Further, in the case of Patrick Musimba vs National land commission and 4 others (2016) eKLR summarizes the process of compulsory acquisition and integrity is key indicator to compensation.
I note the funds have already been deposited with the Deputy Registrar pending the outcome of the dispute and is hence available for release at any time the Petition is determined. I note Justice Nyakundi in his ruling made an order to deposit the funds pending determination of the dispute. Further, the said orders were made when all the parties herein were present.
Since the High Court and the Environment and Land Court are courts of concurrent jurisdiction, it is trite law that I cannot review orders emanated therefrom. In the circumstances, and relying on cases cited above, I decline to grant an order for the release of the sum of 690,697,077. 76 held out of the sum of 927,885,080. 00 deposited in court at this interlocutory stage and direct that the Petition be set down for hearing on a priority basis within the next two weeks from the date hereof.
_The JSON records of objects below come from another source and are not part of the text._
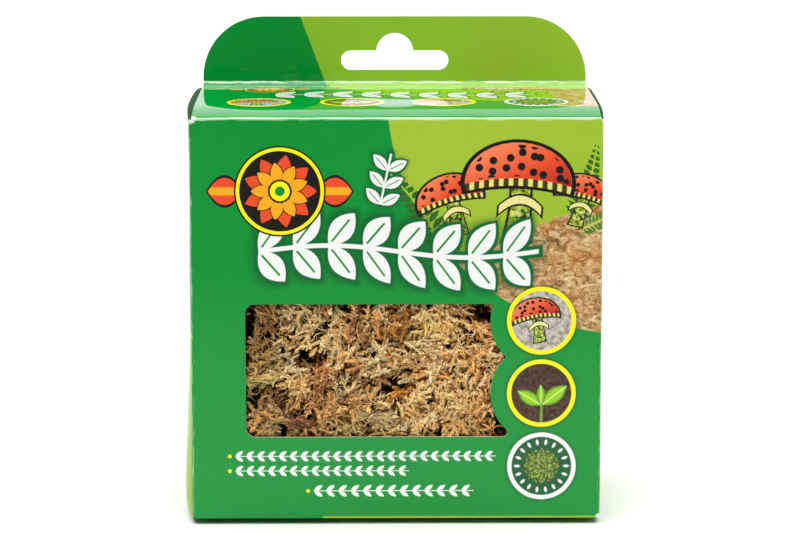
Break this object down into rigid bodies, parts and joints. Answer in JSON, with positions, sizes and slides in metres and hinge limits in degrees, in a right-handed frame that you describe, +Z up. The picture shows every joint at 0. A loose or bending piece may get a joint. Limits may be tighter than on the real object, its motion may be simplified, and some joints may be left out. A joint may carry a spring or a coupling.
{
  "type": "windowed hang-tab carton of dried sphagnum moss",
  "caption": "Folded board carton with a hang tab and a scalloped window in its front, packed with dried sphagnum moss.",
  "frame": {"origin": "middle of the carton's base, at the lowest point of the whole object", "axes": "+Z up through the carton to the hang tab, -Y out of the windowed front, +X to the right when facing the front"},
  "size_m": [0.1384, 0.0762, 0.1595],
  "materials": {
    "printed_green_board": "glossy printed board",
    "printed_lime_board": "glossy printed board",
    "plain_board_inside": "matt uncoated board",
    "dried_moss": "matt dry plant fibre"
  },
  "bodies": {
    "root": {"front_panel": "printed_green_board", "back_panel": "printed_green_board", "left_side_panel": "printed_lime_board", "right_side_panel": "printed_lime_board", "top_panel": "printed_green_board", "hang_tab": "printed_lime_board", "top_dust_flap_left": "plain_board_inside", "top_dust_flap_right": "plain_board_inside", "bottom_dust_flap_left": "plain_board_inside", "bottom_dust_flap_right": "plain_board_inside", "bottom_inner_flap": "printed_green_board", "bottom_outer_flap": "printed_green_board", "glue_flap": "plain_board_inside", "moss_clump": "dried_moss"}
  },
  "joints": []
}
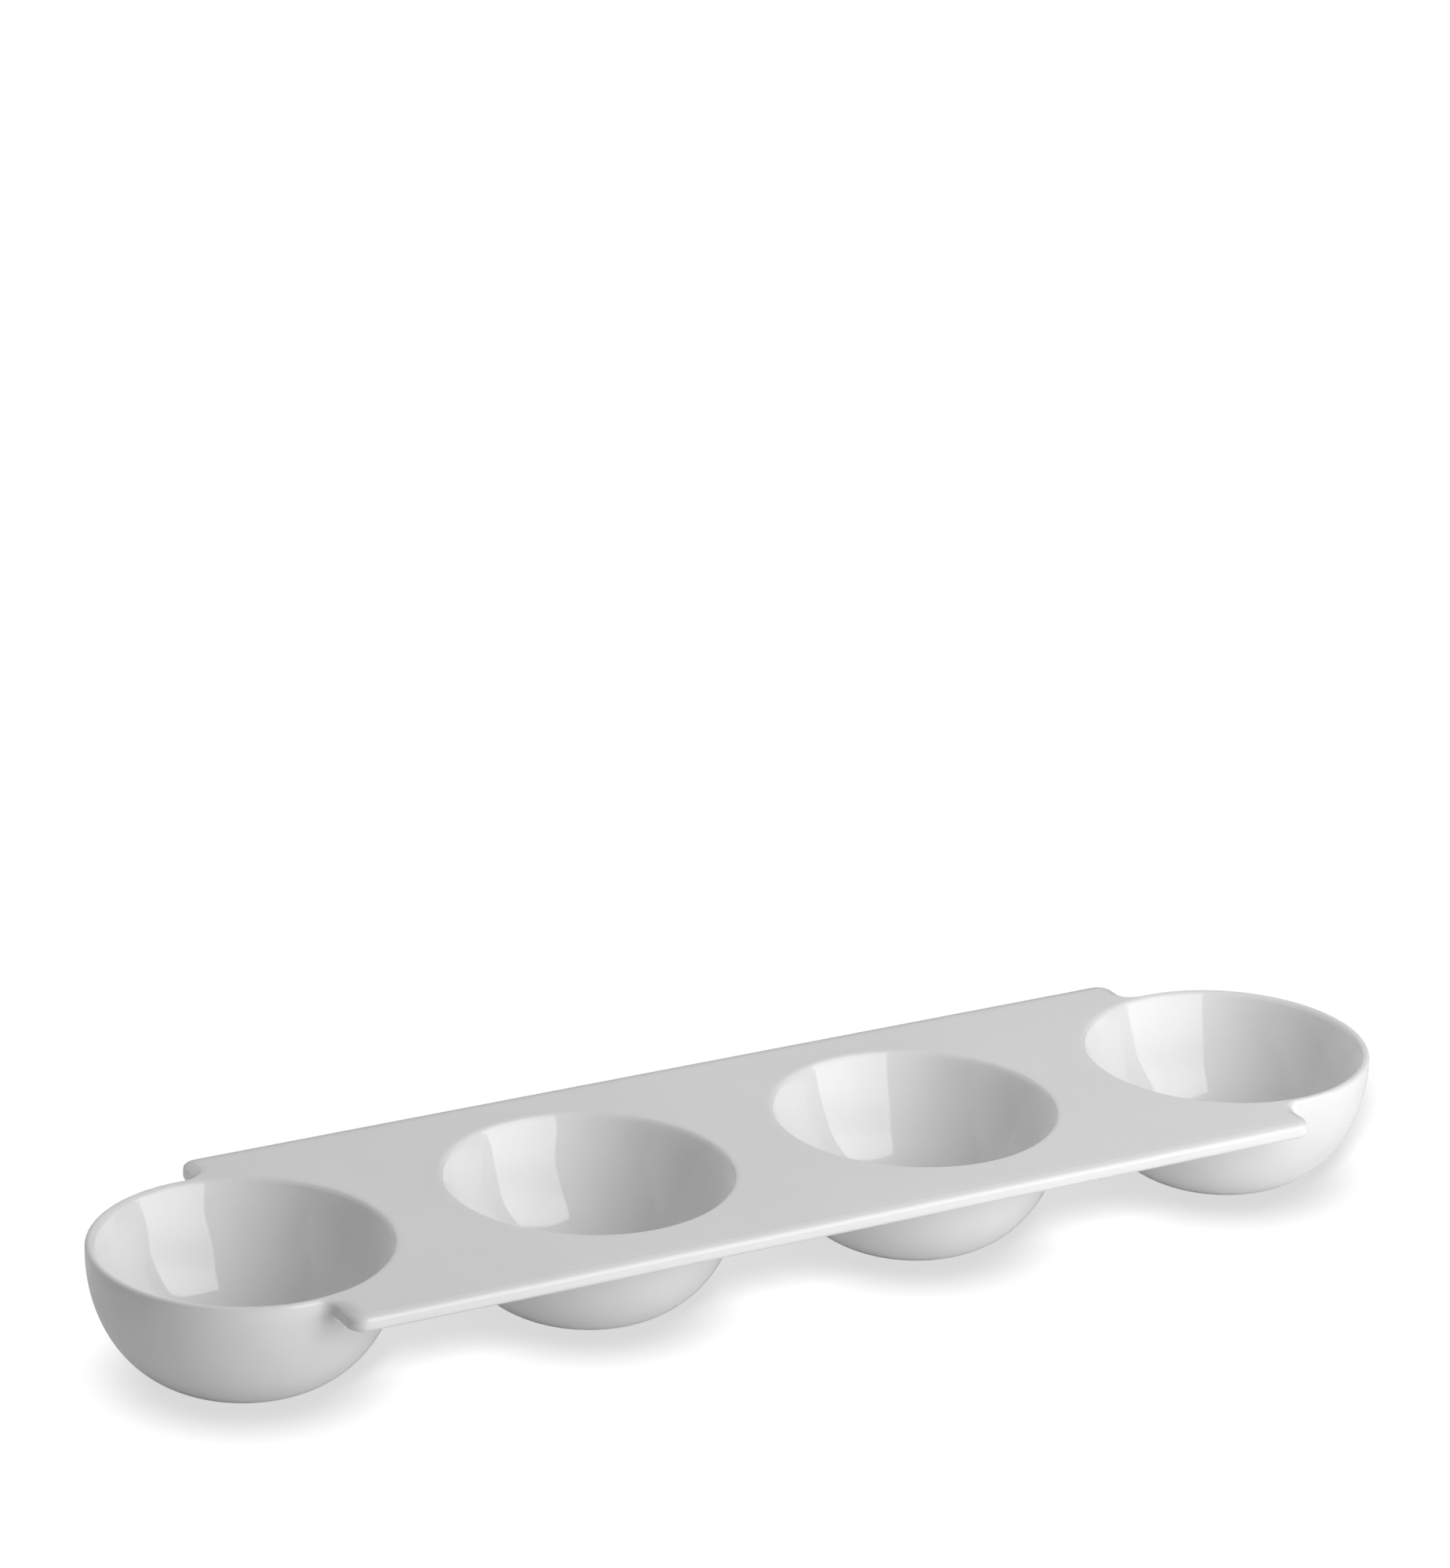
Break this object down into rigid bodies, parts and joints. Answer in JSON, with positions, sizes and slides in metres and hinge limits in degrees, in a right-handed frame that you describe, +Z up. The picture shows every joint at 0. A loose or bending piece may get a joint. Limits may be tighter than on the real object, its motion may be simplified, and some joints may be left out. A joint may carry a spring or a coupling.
{
  "type": "egg holder tray",
  "caption": "White glazed porcelain tray: a flat round-edged deck with a row of bowl-shaped egg cups sunk through it, the end cups standing out past its ends.",
  "frame": {"origin": "on the surface the tray stands on, under the middle of the row of cups", "axes": "+X along the row of cups, +Y across the deck, +Z up out of the cups' mouths"},
  "size_m": [0.2482, 0.07, 0.0245],
  "materials": {
    "glazed_porcelain": "smooth glossy transparent glaze over white porcelain, left bare under the feet"
  },
  "bodies": {
    "root": {"deck": "glazed_porcelain", "left_end_cup": "glazed_porcelain", "left_inner_cup": "glazed_porcelain", "right_inner_cup": "glazed_porcelain", "right_end_cup": "glazed_porcelain"}
  },
  "joints": []
}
As to whether a mandatory conservatory order in the nature of an injunction should issue against the Interested Party from boarding the suit land pending payment of fair compensation or other orders of the court. I note the 2nd Respondent as well as the Interested Party admitted that a contractor to Kenya Railways which is MS China Communication Construction Company Limited E.A took an early occupation of the land prior to the compensation. Since the 1st Respondent has already determined and paid the amount of Compensation in Court and this being a national project of public interest, I will decline to grant the orders as sought.
I direct that the Costs of the two applications dated 19th February 2019 and 9th March 2019 including the Notice of Preliminary Objection dated the 24th April, 2019 which have been determined by this ruling, be in the cause.